Her chief is Mitch Metzger. He serves on the Red Cross board of directors and his wife, Kelly, joined the Fire on the Runway planning committee this year. Metzger said the support of the Red Cross is important to area firefighters.

“When most people think of the Red Cross, they think of the big events like Superstorm Sandy or the mudslide in Oso, Washington, but the majority of the time they are taking care of our community, responding to house and apartment fires,” he said.

Local Red Cross spokeswoman Megan Snow agreed. “Almost 98 percent of our responses throughout the country are actually house fires.

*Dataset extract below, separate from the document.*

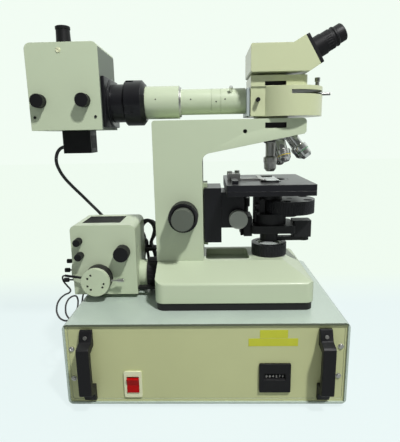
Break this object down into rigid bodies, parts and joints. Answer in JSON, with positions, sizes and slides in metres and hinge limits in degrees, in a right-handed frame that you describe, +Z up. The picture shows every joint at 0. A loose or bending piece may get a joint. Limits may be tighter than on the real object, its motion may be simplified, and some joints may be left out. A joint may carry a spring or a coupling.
{
  "type": "fluorescence microscope",
  "caption": "Upright fluorescence microscope with arc lamp house, filter drum, inclined eyepieces, mechanical stage and condenser, standing on its lamp power supply.",
  "frame": {"origin": "bench level, under the centre of the bounding box of everything but the leads, on the stand's plane of symmetry", "axes": "+X towards the user and the eyepieces, +Y to the user's right, +Z up"},
  "size_m": [0.5141, 0.3805, 0.619],
  "materials": {
    "hammer_paint": "hammered",
    "panel_paint": "satin",
    "cream_paint": "satin",
    "dark_paint": "satin",
    "black_paint": "gloss",
    "black_plastic": "matte",
    "grey_plastic": "satin",
    "red_plastic": "gloss",
    "rubber": "matte",
    "steel": "satin",
    "chrome": "polished",
    "iron": "varnished",
    "glass": "polished"
  },
  "bodies": {
    "stand": {"supply_case": "hammer_paint", "supply_panel": "panel_paint", "rubber_feet": "rubber", "rack_handles": "black_plastic", "screws": "chrome", "hour_meter": "black_plastic", "power_pack": "iron", "base_plate": "dark_paint", "base_casting": "cream_paint", "arm": "cream_paint", "fixed_optics": "glass", "lamp_clamp": "black_plastic", "lamp_housing": "cream_paint", "lamp_socket": "cream_paint", "lamps": "glass", "arc_housing": "cream_paint", "arc_socket": "black_plastic", "collector": "black_paint", "light_tube": "cream_paint", "epi_housing": "cream_paint", "intermediate": "cream_paint", "arc_cord": "rubber", "lamp_cord": "rubber", "cord_hank": "rubber"},
    "rocker": {"switch_rocker": "red_plastic"},
    "coarse": {"focus_coarse": "black_plastic"},
    "fine": {"focus_fine": "grey_plastic"},
    "field_stop": {"field_ring": "black_paint"},
    "stage": {"stage_carriage": "black_paint", "stage_plate": "black_paint"},
    "stage_slide": {"stage_top": "black_paint"},
    "holder": {"slide_holder": "steel", "glass_slide": "glass"},
    "finger": {"holder_finger": "black_paint"},
    "drive_x": {"stage_knob_x": "black_plastic"},
    "drive_y": {"stage_knob_y": "black_plastic"},
    "condenser": {"condenser_carrier": "dark_paint", "condenser_body": "dark_paint"},
    "condenser_drive": {"condenser_knob": "grey_plastic"},
    "annulus_turret": {"condenser_turret": "black_paint"},
    "aux_lens": {"aux_lens_arm": "dark_paint"},
    "revolver": {"nosepiece": "black_paint", "objectives": "chrome"},
    "lamp_upper": {"lamp_knob_upper": "black_plastic"},
    "lamp_lower": {"lamp_knob_lower": "black_plastic"},
    "lamp_focus": {"lamp_knob_focus": "black_plastic"},
    "mirror_top": {"mirror_knob_top": "black_plastic"},
    "mirror_mid": {"mirror_knob_mid": "black_plastic"},
    "mirror_low": {"mirror_knob_low": "black_plastic"},
    "arc_left": {"arc_knob_left": "black_plastic"},
    "arc_right": {"arc_knob_right": "black_plastic"},
    "tube_clamp": {"tube_screw": "chrome"},
    "filters": {"filter_turret": "dark_paint"},
    "drum_clamp": {"drum_screw": "steel"},
    "shutter": {"epi_knob": "black_plastic"},
    "head": {"head_housing": "cream_paint"},
    "eye_near": {"tube_near": "black_plastic"},
    "eye_far": {"tube_far": "black_plastic"},
    "ocular_near": {"eyepiece_near": "black_plastic"},
    "ocular_far": {"eyepiece_far": "black_plastic"}
  },
  "joints": [
    {"name": "power_switch", "type": "hinge", "parent": "stand", "child": "rocker", "pos_m": [-0.0935, -0.139, 0.043], "axis": [1, 0, 0], "range_deg": [-12, 0]},
    {"name": "stage_height", "type": "slide", "parent": "stand", "child": "stage", "axis": [0, 0, 1], "range_m": [-0.003, 0.011]},
    {"name": "coarse_focus", "type": "hinge", "parent": "stand", "child": "coarse", "pos_m": [-0.011, 0, 0.3], "axis": [0, 1, 0], "range_deg": [-70, 20]},
    {"name": "fine_focus", "type": "hinge", "parent": "stand", "child": "fine", "pos_m": [-0.011, 0, 0.3], "axis": [0, 1, 0], "continuous": true},
    {"name": "field_diaphragm", "type": "hinge", "parent": "stand", "child": "field_stop", "pos_m": [0.1425, 0, 0.228], "axis": [0, 0, 1], "range_deg": [-60, 60]},
    {"name": "stage_travel", "type": "slide", "parent": "stage", "child": "stage_slide", "axis": [1, 0, 0], "range_m": [-0.014, 0.014]},
    {"name": "slide_travel", "type": "slide", "parent": "stage_slide", "child": "holder", "axis": [0, 1, 0], "range_m": [-0.025, 0.025]},
    {"name": "slide_finger", "type": "hinge", "parent": "holder", "child": "finger", "pos_m": [0.1255, -0.042, 0.357], "axis": [0, 0, 1], "range_deg": [-35, 0], "stiffness_Nm_per_rad": 0.05},
    {"name": "slide_drive", "type": "hinge", "parent": "stage", "child": "drive_x", "pos_m": [0.1, 0.074, 0.3], "axis": [0, 0, 1], "range_deg": [-230, 230]},
    {"name": "stage_drive", "type": "hinge", "parent": "stage", "child": "drive_y", "pos_m": [0.1, 0.074, 0.285], "axis": [0, 0, 1], "range_deg": [-130, 130]},
    {"name": "condenser_height", "type": "slide", "parent": "stage", "child": "condenser", "axis": [0, 0, 1], "range_m": [0, 0.012]},
    {"name": "condenser_focus", "type": "hinge", "parent": "stage", "child": "condenser_drive", "pos_m": [0.083, 0, 0.291], "axis": [0, 1, 0], "range_deg": [-100, 0]},
    {"name": "annulus_select", "type": "hinge", "parent": "condenser", "child": "annulus_turret", "pos_m": [0.178, 0, 0.308], "axis": [0, 0, 1], "continuous": true},
    {"name": "aux_lens_swing", "type": "hinge", "parent": "condenser", "child": "aux_lens", "pos_m": [0.205, 0, 0.246], "axis": [0, 0, 1], "range_deg": [0, 80]},
    {"name": "nosepiece_turn", "type": "hinge", "parent": "stand", "child": "revolver", "pos_m": [0.1425, 0, 0.478], "axis": [0.342, 0, -0.9397], "continuous": true},
    {"name": "lamp_centre_upper", "type": "hinge", "parent": "stand", "child": "lamp_upper", "pos_m": [-0.198, -0.054, 0.256], "axis": [0, 1, 0], "range_deg": [-360, 360]},
    {"name": "lamp_centre_lower", "type": "hinge", "parent": "stand", "child": "lamp_lower", "pos_m": [-0.197, -0.054, 0.23], "axis": [0, 1, 0], "range_deg": [-360, 360]},
    {"name": "lamp_collector_focus", "type": "hinge", "parent": "stand", "child": "lamp_focus", "pos_m": [-0.121, -0.056, 0.2355], "axis": [0, 1, 0], "range_deg": [-180, 180]},
    {"name": "mirror_screw_top", "type": "hinge", "parent": "stand", "child": "mirror_top", "pos_m": [-0.23, 0.0035, 0.2043], "axis": [1, 0, 0], "range_deg": [-360, 360]},
    {"name": "mirror_screw_mid", "type": "hinge", "parent": "stand", "child": "mirror_mid", "pos_m": [-0.23, -0.0107, 0.1911], "axis": [1, 0, 0], "range_deg": [-360, 360]},
    {"name": "mirror_screw_low", "type": "hinge", "parent": "stand", "child": "mirror_low", "pos_m": [-0.23, -0.02, 0.175], "axis": [1, 0, 0], "range_deg": [-360, 360]},
    {"name": "arc_screw_left", "type": "hinge", "parent": "stand", "child": "arc_left", "pos_m": [-0.2395, -0.063, 0.4935], "axis": [0, 1, 0], "range_deg": [-360, 360]},
    {"name": "arc_screw_right", "type": "hinge", "parent": "stand", "child": "arc_right", "pos_m": [-0.1675, -0.063, 0.4935], "axis": [0, 1, 0], "range_deg": [-360, 360]},
    {"name": "tube_clamp_turn", "type": "hinge", "parent": "stand", "child": "tube_clamp", "pos_m": [0.072, 0, 0.4915], "axis": [0, -0.7071, 0.7071], "range_deg": [-360, 0]},
    {"name": "filter_select", "type": "hinge", "parent": "stand", "child": "filters", "pos_m": [0.1696, 0, 0.485], "axis": [0, 0, 1], "range_deg": [-88, 88]},
    {"name": "drum_clamp_turn", "type": "hinge", "parent": "stand", "child": "drum_clamp", "pos_m": [0.2206, 0, 0.52], "axis": [0, 0, 1], "range_deg": [-360, 0]},
    {"name": "shutter_turn", "type": "hinge", "parent": "stand", "child": "shutter", "pos_m": [0.1145, -0.045, 0.49], "axis": [0, 1, 0], "range_deg": [-90, 0]},
    {"name": "head_turn", "type": "hinge", "parent": "stand", "child": "head", "pos_m": [0.1425, 0, 0.535], "axis": [0, 0, 1], "continuous": true},
    {"name": "eye_spacing_near", "type": "slide", "parent": "head", "child": "eye_near", "axis": [0, 1, 0], "range_m": [-0.006, 0.006]},
    {"name": "eye_spacing_far", "type": "slide", "parent": "head", "child": "eye_far", "axis": [0, 1, 0], "range_m": [-0.007, 0.007]},
    {"name": "dioptre_near", "type": "hinge", "parent": "eye_near", "child": "ocular_near", "pos_m": [0.2055, -0.032, 0.5673], "axis": [0.866, 0, 0.5], "continuous": true},
    {"name": "dioptre_far", "type": "hinge", "parent": "eye_far", "child": "ocular_far", "pos_m": [0.2055, 0.032, 0.5673], "axis": [0.866, 0, 0.5], "continuous": true}
  ],
  "couplings": [
    {"joint": "coarse_focus", "follows": "stage_height", "rad_per_m": -100},
    {"joint": "slide_drive", "follows": "slide_travel", "rad_per_m": 160},
    {"joint": "stage_drive", "follows": "stage_travel", "rad_per_m": 160},
    {"joint": "condenser_focus", "follows": "condenser_height", "rad_per_m": -142.86},
    {"joint": "eye_spacing_far", "follows": "eye_spacing_near", "ratio": -1}
  ]
}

Locally, we responded to 130 disasters last fiscal year and helped 493 people,” she said. “With the recent string of major fires – including the apartment complex fire a month ago that left 55 people with nothing – events like this are really important to not only raise funds for our work, but to educate our community about the work the Red Cross does locally.”

The event typically raises about $25,000, Snow said, all of which stays in the community.

KXLY-TV’s Kris Crocker will host the evening event. Guests will be treated to dessert and sparkling wine, a swag bag and an event photo. Prizes are also up for grabs in raffle baskets and the wall of wine and spirits raffles.

Local shops provide the fashions, but organizers say event is not your typical fashion show due in large part to the enthusiastic participation of the firefighters. “You never know what’s going to happen,” Metzger said. “We grab props, ad lib, do a little dancing. The ladies start throwing money at us.”

Fire on the Runway also showcases the tight partnership the Red Cross has with first responders.

“They come out and feed the firefighters and bring us coffee,” Metzger said. “Their support is really important. The Fire Department is very good at going out and taking care of the emergency, but we’re not equipped to take care of the people affected by it. The Red Cross takes care of people after we leave.”